Published on 9/12/2006

  • A fortune teller offers to read your face

  • The little old gray haired lady you help across the street... is your wife

  • You get that one candle on the cake. It's like, "See if you can blow this out." (Jerry Seinfeld)

  • You know all the answers, but nobody asks you the questions

  • You're older than your dentist

  • Those issues of Reader's Digest just can't come fast enough

  • You feel like the night after, and you haven't been anywhere

  • You stop to look at a new automobile and think, "Gee, that's a nice looking car." And it's a Ford Taurus.
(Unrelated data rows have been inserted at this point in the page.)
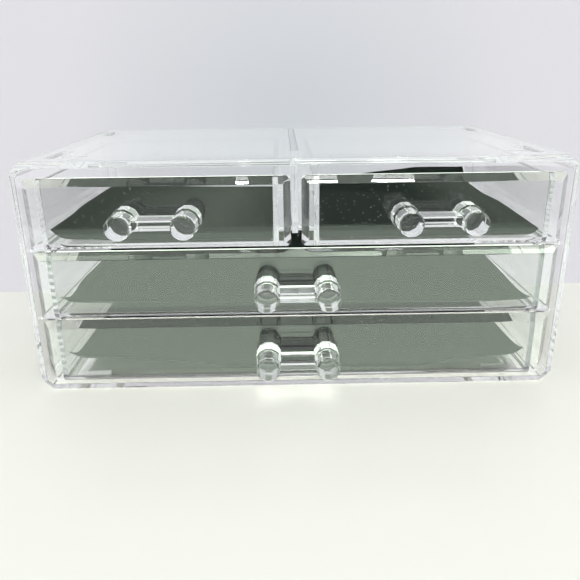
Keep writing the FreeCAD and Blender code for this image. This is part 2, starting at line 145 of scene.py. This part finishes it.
def add_piece(name, mesh, body, node, material):
    """A mesh as a named piece that rides on a body and stands for a CAD node."""
    piece = link_object(name, mesh)
    mesh.materials.clear()
    mesh.materials.append(material)
    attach(piece, body)
    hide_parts(node)
    return piece


def smooth_normals(mesh, limit):
    """Corner normals that leave wide flat faces exact and turn smoothly over the narrow rounds."""
    around = {}
    for polygon in mesh.polygons:
        for vertex in polygon.vertices:
            around.setdefault(vertex, []).append(polygon)
    normals = [None] * len(mesh.loops)
    threshold = math.cos(limit)
    to_square_mm = 1e6
    for polygon in mesh.polygons:
        for loop, vertex in zip(polygon.loop_indices, polygon.vertices):
            total = Vector((0, 0, 0))
            for other in around[vertex]:
                if polygon.normal.dot(other.normal) > threshold:
                    total += other.normal * (other.area * to_square_mm) ** 3
            if total.length < 1e-30:
                total = polygon.normal.copy()
            normals[loop] = total.normalized()
    for polygon in mesh.polygons:
        polygon.use_smooth = True
    mesh.normals_split_custom_set(normals)


def rounded_mesh(node, name, width):
    """The node's shape as a new mesh whose hard edges are rounded by width."""
    shape = bmesh.new()
    shape.from_mesh(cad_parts[node].data)
    bmesh.ops.remove_doubles(shape, verts=shape.verts, dist=WELD)
    bmesh.ops.dissolve_limit(
        shape, angle_limit=FLAT_TURN, verts=shape.verts, edges=shape.edges
    )
    hard = [e for e in shape.edges if e.is_manifold and e.calc_face_angle() > HARD_TURN]
    bmesh.ops.bevel(
        shape, geom=hard, offset=width, offset_type="OFFSET", segments=2, profile=0.5,
        affect="EDGES", clamp_overlap=True,
    )
    mesh = bpy.data.meshes.new(name)
    shape.to_mesh(mesh)
    shape.free()
    smooth_normals(mesh, SMOOTH_TURN)
    return mesh


# Finishes

ACRYLIC_IOR = 1.49
DUST_CELL, SMUDGE, TUFT, FLECK_CELL = 3.5, 23, 0.8, 5  # sizes in millimetres
# The bonds are painted grey as shade below the top row, with painted rungs of light on the
# left-hand joints.
LEFT_JOINT = -0.1  # the left-hand bonds lie beyond this place along X, in metres
TOP_ROW = 0.068  # the top row's bonds lie above this height
BAND = 0.314  # width of one band of the wave texture at scale 1, in metres
# Painted rungs of light lie this far apart, in metres.
PAINTED_RUNG_PITCH = 0.0033
PAINTED_SHADE_PLACE, PAINTED_SHADE_REACH = (0, WALL_PLACE, 0.11), 0.14  # where the wall is painted greyer as shade, and how far
WALL_LIGHT = 0.7  # share of the wall's look that is light of its own
GATHERED = 0.16  # how much brighter the wall looks through plastic
CARD_COLOUR = "#EEFFEB"
PASSED_SHARE = 0.5  # of a card's brightness, once the light has gone through plastic


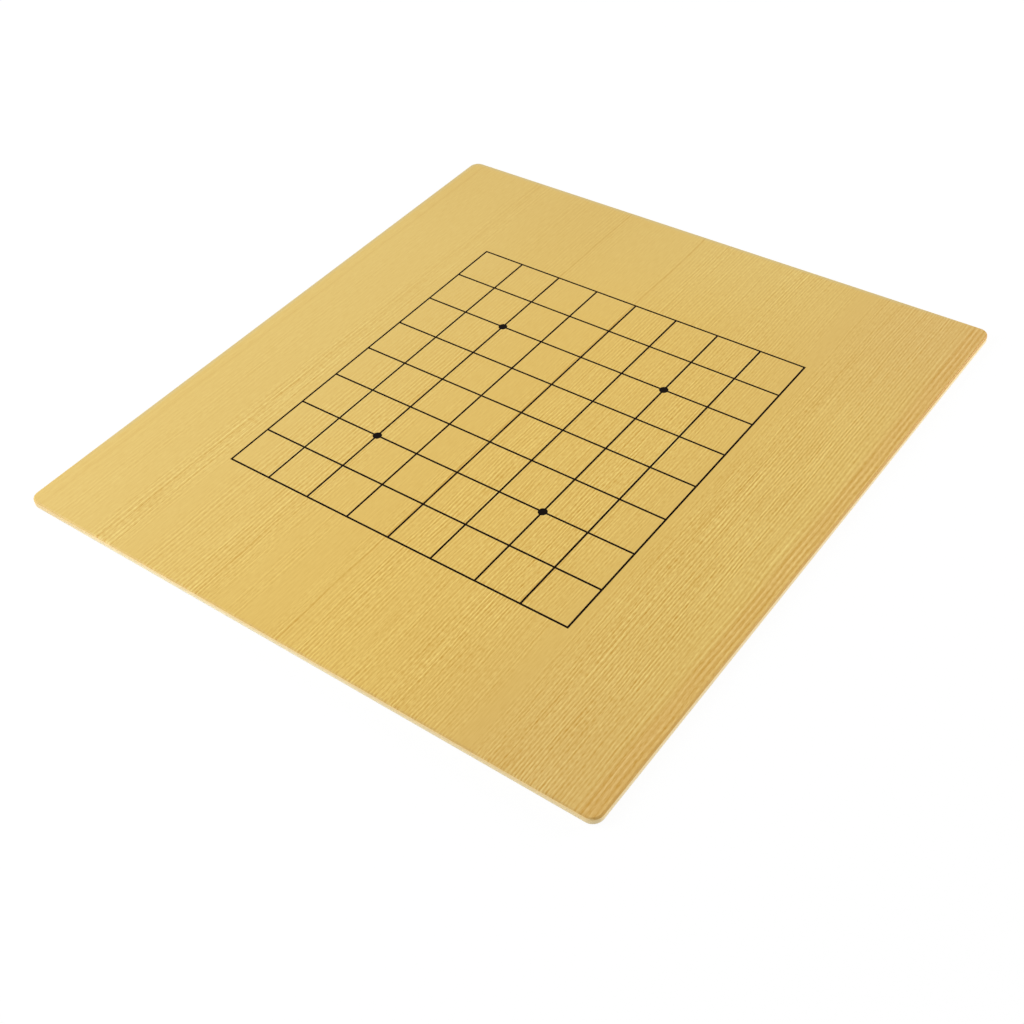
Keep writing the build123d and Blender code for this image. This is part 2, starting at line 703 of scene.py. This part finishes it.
@dataclass(frozen=True)
class SheetRim:
    """Rim of a face sheet, which is rounded over the arris, with painted shade on its left, far and
    right rims.

    Attributes:
        half_width: Half the board's width.
        half_length: Half the board's length.
        corner_radius: Radius of the board's corners in plan.
        tone: Colour of the sheet where it bends over.
        right_shade_tone: The same on the right side, deepened with painted shade where the side lamp
            lights the bend.
        arris_shade_tone: Duller, paler colour of the left and far rims, painted shade where the rounded
            arris turns away from the light.
        bend: Where the sheet bends over, as a distance outwards from the outline.
        tone_share: Share of the tone on the bend.
        patch_noise: Noise of the patches in which it shows most.
        patch_edge: Value of that noise over which a patch starts.
        between_patches: How much of the tone shows between the patches.
        right_side: Where the right side starts, as a distance to the right from its edge.
        far_right_shade_share: Share of the painted shade at the far end of the right side.
        towards_far_right: Where along the board that share is reached.
        arris_shade: Where the painted arris shade starts, as a distance outwards from the outline.
        arris_shade_side: Where the side with that shade starts, as the place along the board less that
            across.
        arris_shade_share: Share of the painted arris shade there.
    """

    half_width: float
    half_length: float
    corner_radius: float = 5.0
    tone: Colour = srgb(186, 144, 74)
    right_shade_tone: Colour = srgb(196, 142, 36)
    arris_shade_tone: Colour = srgb(208, 191, 140)
    bend: Ramp = Ramp(-0.8, -0.4)
    tone_share: float = 0.3
    patch_noise: NoiseLayer = NoiseLayer((14.0, 14.0, 10.0), detail=2.0, seed=8)
    patch_edge: Ramp = Ramp(0.35, 0.65)
    between_patches: float = 0.2
    right_side: Ramp = Ramp(-2.0, -0.8)
    far_right_shade_share: float = 0.85
    towards_far_right: Ramp = Ramp(-90.0, 110.0)
    arris_shade: Ramp = Ramp(-3.0, -1.2)
    arris_shade_side: Ramp = Ramp(0.0, 60.0)
    arris_shade_share: float = 0.5

    def build(self, sheet: SheetGraph, wood: Socket) -> Socket:
        """Colour the rim over the wood.

        Args:
            sheet: The sheet's nodes.
            wood: Colour of the wood.

        Returns:
            Colour of the whole sheet.
        """
        outward = self._outward(sheet)
        # Painted shade: the left and far rims are greyed where the arris turns away from the light.
        far_left = sheet.rise(sheet.math("SUBTRACT", sheet.along, sheet.x), self.arris_shade_side)
        arris_shade = sheet.times(sheet.rise(outward, self.arris_shade), far_left)
        coloured = sheet.mix(sheet.times(arris_shade, self.arris_shade_share), wood, self.arris_shade_tone)
        bend = sheet.rise(outward, self.bend)
        patches = sheet.rise(sheet.cut(self.patch_noise, sheet.x, sheet.along), self.patch_edge)
        mottled = sheet.plus(sheet.times(patches, 1 - self.between_patches), self.between_patches)
        shown = sheet.times(bend, sheet.times(mottled, self.tone_share))
        coloured = sheet.mix(shown, coloured, self.tone)
        # Painted shade: the right bend is darkened, most at the far end, where the side lamp lights it.
        right = sheet.rise(sheet.plus(sheet.x, -self.half_width), self.right_side)
        further = sheet.rise(sheet.along, self.towards_far_right)
        share = sheet.plus(sheet.times(further, self.far_right_shade_share - self.tone_share), self.tone_share)
        return sheet.mix(sheet.times(sheet.times(bend, right), share), coloured, self.right_shade_tone)

    def _outward(self, sheet: SheetGraph) -> Socket:
        """Measure how far a point lies outside the board's rounded outline.

        Args:
            sheet: The sheet's nodes.

        Returns:
            The distance, which is below 0 inside the outline.
        """
        past = []
        for axis, half in ((sheet.x, self.half_width), (sheet.along, self.half_length)):
            distance = sheet.plus(sheet.math("ABSOLUTE", axis), self.corner_radius - half)
            past.append(sheet.math("MAXIMUM", distance, 0.0))
        squares = sheet.plus(sheet.times(past[0], past[0]), sheet.times(past[1], past[1]))
        return sheet.plus(sheet.math("SQRT", squares), -self.corner_radius)


@dataclass(frozen=True)
class WoodGrainSheet:
    """Straight quarter-sawn softwood under a satin film.

    Attributes:
        face: The face that the sheet covers.
        rim: Its rounded rim.
        ground: Colour of the wood between its rings.
        rings: Its growth rings and fine grain.
        late_wood: Dark side of a ring.
        fibre_noise: Noise of the fibres.
        fibre_share: Strength of the fibres in the tone.
        fibre_roughness: How much the fibres change the roughness.
        cloud_noise: Noise of the slow changes in tone.
        cloud_share: Strength of those changes.
        corner_across: Where across the sheet its far left corner is darkened with painted shade, from
            right to left.
        corner_along: Where along the sheet it does so.
        corner_shade_share: Strength of that painted shade.
        relief: Relief of the rings and fibres.
        roughness: Roughness of the film.
        specular: Specular level of the film.
    """

    face: Face
    rim: SheetRim
    ground: GroundColour = GroundColour()
    rings: GrowthRings = GrowthRings()
    late_wood: Colour = srgb(190, 136, 14)
    fibre_noise: NoiseLayer = NoiseLayer((0.5, 6.0, 1.0), detail=3.0, seed=1)
    fibre_share: float = 0.5
    fibre_roughness: float = 0.12
    cloud_noise: NoiseLayer = NoiseLayer((45.0, 140.0, 10.0), detail=1.0, seed=2)
    cloud_share: float = 0.12
    corner_across: Ramp = Ramp(20.0, -80.0)
    corner_along: Ramp = Ramp(70.0, 160.0)
    corner_shade_share: float = 0.1
    relief: Relief = Relief(0.12, 0.04, sunk=True)
    roughness: float = 0.48
    specular: float = 0.4

    def build(self) -> bpy.types.Material:
        """Make the sheet's material.

        Returns:
            The material.
        """
        sheet = SheetGraph(self.face)
        rings = self.rings.build(sheet)
        fibre = sheet.ripple(self.fibre_noise, sheet.across, sheet.along)
        tone = sheet.plus(rings, sheet.plus(sheet.times(fibre, self.fibre_share), self._shade(sheet)))
        grained = sheet.mix(tone, self.ground.build(sheet), self.late_wood, clamped=False)
        shader = sheet.node(
            "ShaderNodeBsdfPrincipled",
            Base_Color=self.rim.build(sheet, grained),
            Roughness=sheet.plus(sheet.times(fibre, self.fibre_roughness), self.roughness),
            Specular_IOR_Level=self.specular,
            Normal=sheet.normal(sheet.plus(rings, fibre), self.relief),
        )
        return sheet.finish(shader.outputs[0])

    def _shade(self, sheet: SheetGraph) -> Socket:
        """Change the wood's tone slowly from place to place, and darken its far left corner with painted
        shade.

        Args:
            sheet: The sheet's nodes.

        Returns:
            Tone of the slow changes and of the painted shade.
        """
        cloud = sheet.ripple(self.cloud_noise, sheet.across, sheet.along)
        # Painted shade: the far left corner is darkened, away from the key lamp.
        corner = sheet.times(
            sheet.rise(sheet.across, self.corner_across), sheet.rise(sheet.along, self.corner_along)
        )
        return sheet.plus(sheet.times(cloud, self.cloud_share), sheet.times(corner, self.corner_shade_share))


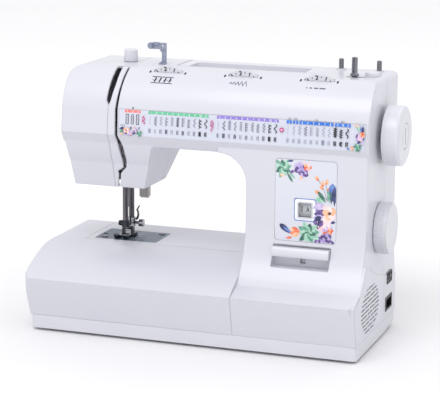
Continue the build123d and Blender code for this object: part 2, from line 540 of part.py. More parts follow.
needle = wheel("Z", 72, NEEDLE_X, NEEDLE_Y, [(0, 0.05), (3, 0.4), (26, 0.42), (28, 1.0), (35, 1.0), (35, 0)])
needle = needle - block(NEEDLE_X - 0.17, NEEDLE_X + 0.17, 20, 30, 76, 77.6)
save("needle", needle)

LEVER = 44.5               # take-up lever, pivot to eye
tip_y = 15 - LEVER * math.cos(math.radians(22))
tip_z = 262 - LEVER * math.sin(math.radians(22))
lever = rod("X", -118, -116, 15, 262, 5) + rod("X", -118, -116, tip_y, tip_z, 3.0)
blade = outline([(15, 266), (tip_y, tip_z + 2.6), (tip_y, tip_z - 2.6), (15, 258)])
lever = lever + prism("YZ", blade, -118, -116)
lever = lever - rod("X", -125, -110, 15, 262, 2.5 + RUN) - rod("X", -125, -110, tip_y, tip_z, 1.2)
save("take_up_lever", lever)

# ---- presser group ----
presser_bar = rod("Z", 99.5, 238, NEEDLE_X, PRESSER_Y, BAR_R)
save("presser_bar", presser_bar + block(-128.5, -117.8, 37, 50, 186, 195))
wire = Plane(origin=(4.4, 0, 0), z_dir=(0, 1, 0)) * Circle(0.55)
coil = sweep(wire, path=Helix(pitch=3.05, height=24.4, radius=4.4))
save("presser_spring", Pos(NEEDLE_X, PRESSER_Y, 196.3) * coil)
holder = rod("Z", 97, 107, NEEDLE_X, PRESSER_Y, 4.6) + block(-126, -118, 30.5, 43, 97, 103)
holder = holder - rod("X", -130, -110, 33, 96.2, 1.6) - block(-130, -110, 20, 33, 90, 96.2)
holder = holder - rod("Z", 99.5, 130, NEEDLE_X, PRESSER_Y, BAR_R)
save("foot_holder", holder)
foot_side = outline([(9.5, 93.2), ((10.6, 90.6), (13.4, 89.3)), (40, 89.3), (40, 91.4), (17, 91.4),
                     ((13, 92.4), (10.6, 94.6))])
foot = prism("YZ", foot_side, -130, -114)
foot = foot - block(-124.2, -119.8, 0, 24, 80, 97) - block(-126.5, -117.5, 22, 27.5, 80, 97)
foot = foot + block(-128.5, -126.3, 30, 36, 90.5, 97.8) + block(-117.7, -115.5, 30, 36, 90.5, 97.8)
foot = foot + rod("X", -128.5, -115.5, 33, 95.9, 1.2)
save("presser_foot", foot)
SCREW_Z = 101.2
thumb = rod("X", -112.4, -107.4, PRESSER_Y, SCREW_Z, 4.1) + rod("X", -117.2, -112.4, PRESSER_Y, SCREW_Z, 1.7)
thumb = thumb - block(-108.1, -106, PRESSER_Y - 6, PRESSER_Y + 6, SCREW_Z - 0.5, SCREW_Z + 0.5)
for i in range(16):
    thumb = thumb - Pos(-110, PRESSER_Y, SCREW_Z) * Rot(22.5 * i, 0, 0) * Pos(0, 0, 4.3) * Box(6, 0.6, 0.9)
save("foot_thumb_screw", thumb)
cutter_side = outline([(-118, 103.4), (-116.6, 103.4), ((-114.7, 109.5), (-116.2, 114.8)),
                       (-113.7, 119.4), (-114.7, 119.9), (-117.6, 115), ((-116.2, 109.5), (-118, 105.5))])
cutter = prism("XZ", cutter_side, 45.6, 48.4) + block(-118.2, -117, 45.6, 47.2, 103.4, 105)
save("thread_cutter", cutter)
lifter_side = outline([(49.8, 171), ((53.6, 177.2), (58, 174.4)), (65, 160), (73.5, 146), (73.5, 128),
                       ((72.5, 125.3), (70, 124.5)), ((67.2, 125.5), (66.5, 128)), (66.5, 141), (52, 166)])
lifter = prism("YZ", lifter_side, -121, -112) - rod("X", -125, -110, 54, 173, 2.0 + RUN)
save("presser_lifter", lifter + block(-122, -111, 66.5, 73.5, 126.5, 138))
pins.append(rod("X", -123, -98, 54, 173, 2.0))

knob = wheel("Z", 284.6, NEEDLE_X, PRESSER_Y, [(0, 8.0), (11.8, 7.4), (13, 6.4), (13, 0)])
for i in range(20):
    knob = knob - Pos(NEEDLE_X, PRESSER_Y, 291) * Rot(0, 0, 18 * i) * Pos(8.1, 0, 0) * Box(0.9, 0.8, 20)
knob = knob + rod("Z", 262, 285, NEEDLE_X, PRESSER_Y, 4.9) + rod("Z", 246.5, 263, NEEDLE_X, PRESSER_Y, 4.0)
save("pressure_knob", knob)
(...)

  • Your idea of a sexy babe is Kate O'Beirne.

  • You actually want socks for Christmas.

  • Your kids groan when you tell them stories about when you were a kid, too.

  • You go to bed before your kids.

  • You and your teeth don't sleep together

  • A telephone rings on the TV and you think it's yours

  • Everything hurts and what doesn't hurt doesn't work

  • You remember when the Dead Sea was only sick

  • Your idea of a night out is sitting on the patio.

  • You're on vacation, and your energy runs out before your money does.

  • All you want for your birthday is to not be reminded of your age.

  • Your address book has mostly names that start with Dr.

  • You regret all those mistakes you made resisting temptation

  • You're 17 around the neck, 42 around the waist, and 106 around the golf course

  • You're asleep, but others worry that you're dead

  • You quit trying to hold your stomach in, no matter who walks into the room

  • People call at 9:00 p.m. and ask, "Did I wake you?"

  • You send money to PBS

  • The end of your tie doesn't come anywhere near the top of your pants.

  • You take a metal detector to the beach.

  • You know what the word "equity" means.

  • You can't remember the last time you laid on the floor to watch television.

  • Your ears are hairier than your head.

  • You talk about "good grass" and you're referring to someone's lawn.

  • You got cable for The Weather Channel.

  • You can go bowling without drinking.

  • You have a party and the neighbors don't even realize it.

  • You find yourself smiling at this list.